Dear Commander Boud:
It was very kind of you to send me the history of the Noa, and I am sincerely grateful. My aunt, Mrs. Samuel Davis, will be positively delighted; she is out of town this week, but will be back next week and I am sure she will write to you.
I was on the old Noa three or four times, but before your tenure. We grieved when she went down, and didn't know about the new one until we read about it in the paper. However, we went to the commissioning of the new one at Charlestown on November 2, and enjoyed it thoroughly.
One of our greatest ambitions (like most people's) is to get an automobile, and if and when we do I am sure we will take advantage of your kind offer to come in to see you. Until then, it probably won't be possible. I hope that if you are in New York you will let us know.
Thanks again for your thoughtfulness.
Yours sincerely,
[Albert H. Morehead]
[1] Seaman's Mate 1st class
[2] Quartermaster 1st class
[3] Boatswain's Mate 1st class
[4] Gunner's Mate, Petty Officer 2nd class
[5] APD stands for Auxiliary Personnel Destroyer, a term for a type of high-speed transport ship in the U.S. Navy that was created by converting older destroyers.

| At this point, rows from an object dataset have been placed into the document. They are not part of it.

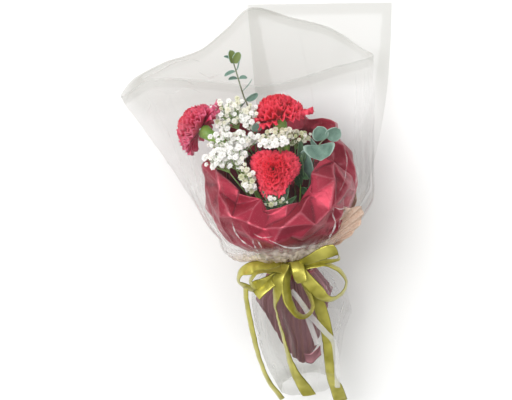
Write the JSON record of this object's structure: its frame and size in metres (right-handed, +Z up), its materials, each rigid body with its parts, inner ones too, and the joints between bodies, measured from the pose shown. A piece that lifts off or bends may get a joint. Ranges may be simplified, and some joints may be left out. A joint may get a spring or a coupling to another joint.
{
  "type": "mixed flower bouquet",
  "caption": "Wrapped bouquet lying on its back: red carnations, baby's breath and eucalyptus in a burgundy paper collar and clear film, tied at the neck with a satin ribbon bow.",
  "frame": {"origin": "below the middle of the whole bouquet's box, on the surface that it lies on", "axes": "+Y towards the flower heads, +X across to the right as seen from above with the heads at the top, +Z up from the surface"},
  "size_m": [0.3084, 0.4558, 0.2062],
  "materials": {
    "burgundy_paper": "satin, creased",
    "clear_film": "clear, slightly milky",
    "pink_paper": "matte",
    "satin_ribbon": "satin",
    "rubber_band": "matte",
    "red_petals": "matte, petal",
    "crimson_petals": "matte, petal",
    "green_stems": "matte, plant stem",
    "eucalyptus_leaves": "matte, waxy leaf",
    "dark_leaves": "satin leaf",
    "white_florets": "matte, petal"
  },
  "bodies": {
    "root": {"collar_paper": "burgundy_paper", "film_wrap": "clear_film", "film_backing": "clear_film", "pink_paper": "pink_paper", "ribbon": "satin_ribbon", "stem_binding": "rubber_band", "carnation_top": "red_petals", "carnation_top_stem": "green_stems", "carnation_front": "red_petals", "carnation_front_stem": "green_stems", "carnation_left": "crimson_petals", "carnation_left_stem": "green_stems", "eucalyptus_top": "eucalyptus_leaves", "eucalyptus_right": "eucalyptus_leaves", "eucalyptus_middle": "eucalyptus_leaves", "greens_right": "dark_leaves", "greens_front": "dark_leaves", "gypsophila_top": "white_florets", "gypsophila_left": "white_florets", "gypsophila_left_front": "white_florets", "gypsophila_middle": "white_florets", "gypsophila_front": "white_florets"}
  },
  "joints": []
}
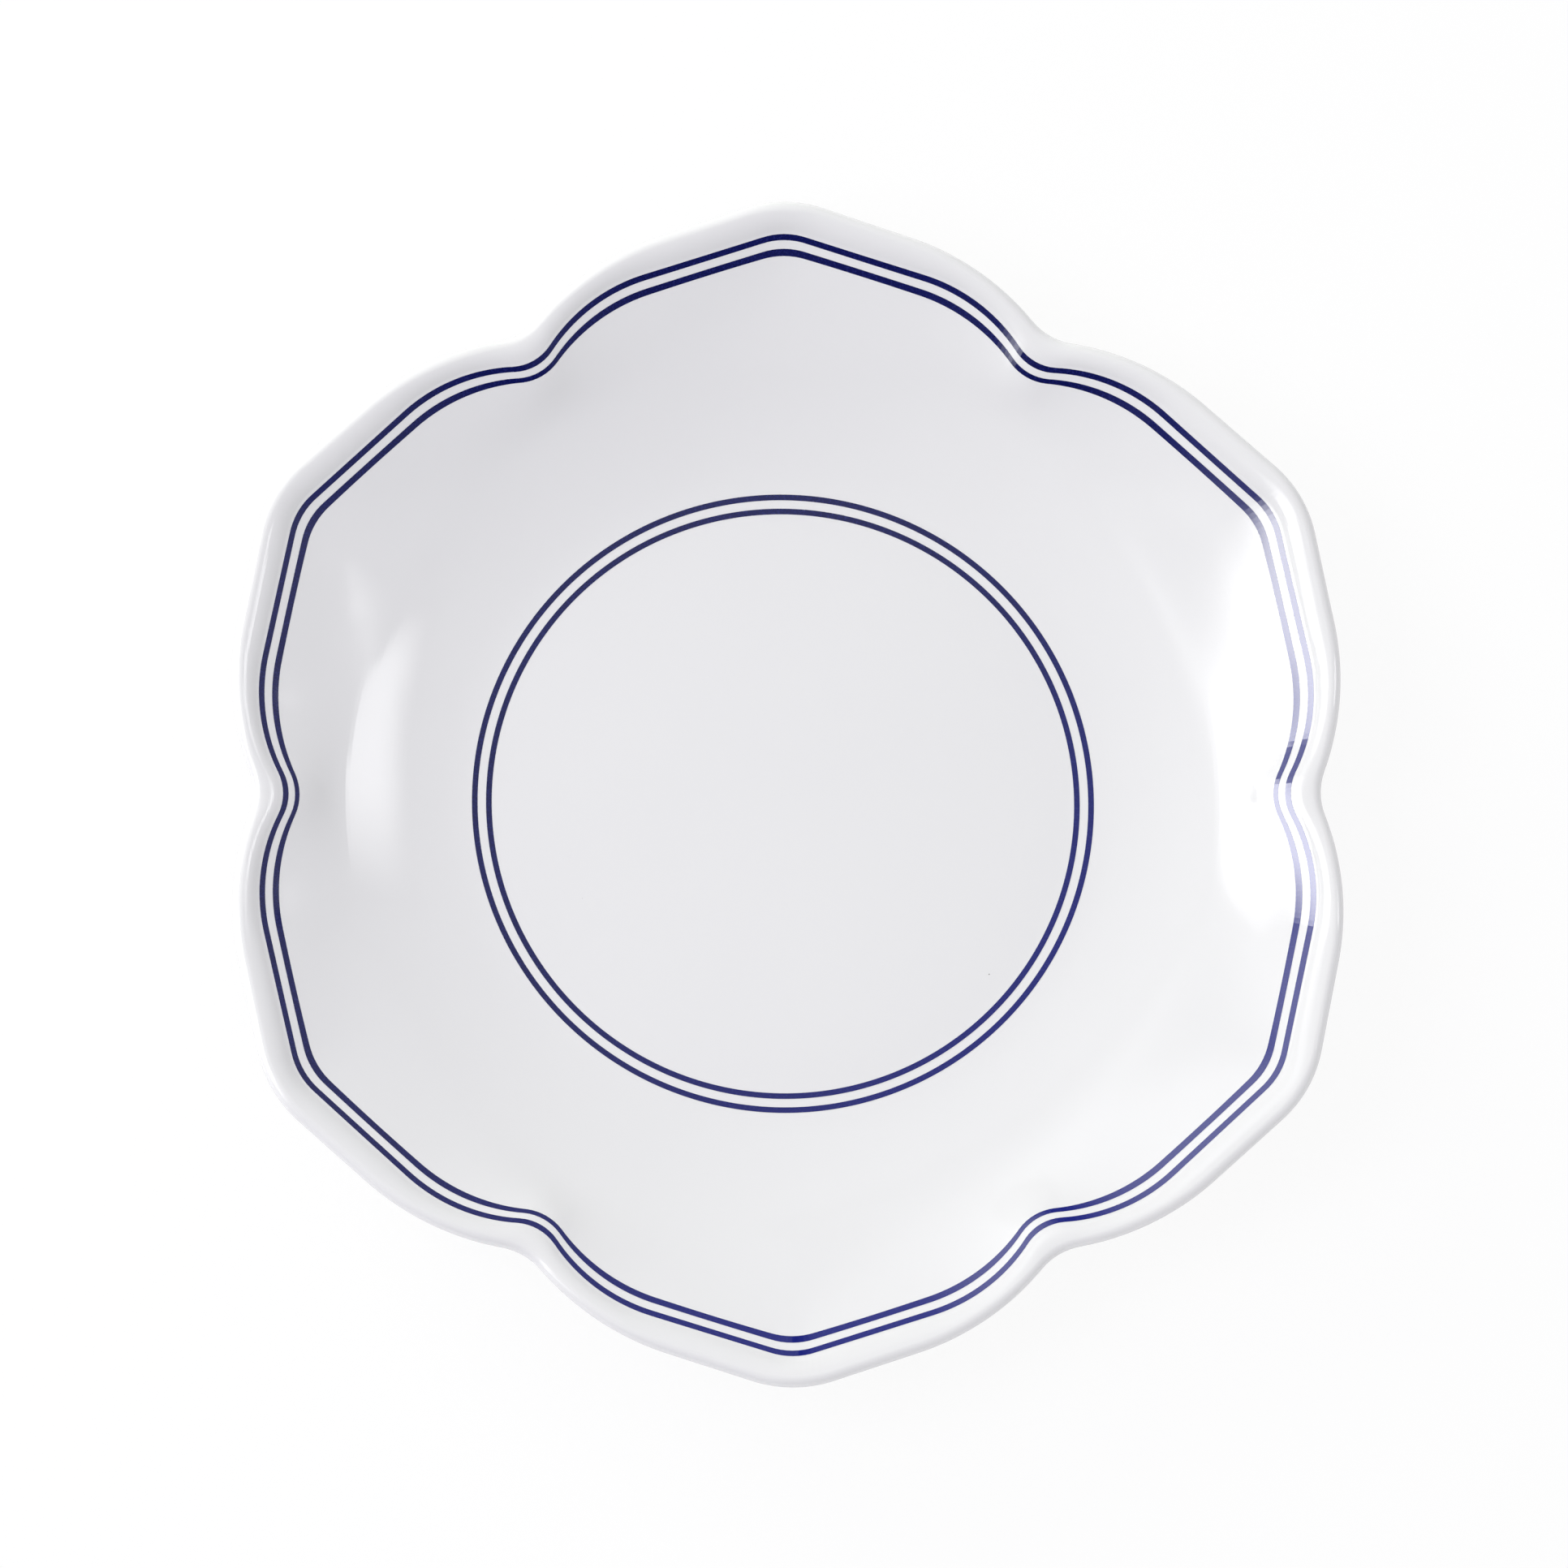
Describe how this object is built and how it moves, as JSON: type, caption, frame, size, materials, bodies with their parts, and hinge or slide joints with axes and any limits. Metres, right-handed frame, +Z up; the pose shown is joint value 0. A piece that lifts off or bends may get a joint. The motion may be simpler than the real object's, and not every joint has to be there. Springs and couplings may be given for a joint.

These ships were designed to rapidly deploy small units of troops to hostile shores, carry troops and cargo, and provide gunfire support during amphibious assaults.
[6] For the PBY designation "PB" means patrol bomber, and "Y" was the code assigned to the manufacturer, Consolidated Aircraft.
[7] Office of Naval Intelligence
[8] Commander-in-Chief, United States Pacific Fleet
[9] Yard Minesweeper
[10] LST, which stands for Landing Ship, Tank, is a type of naval vessel designed to carry tanks, vehicles, and troops directly onto a beach during amphibious landings.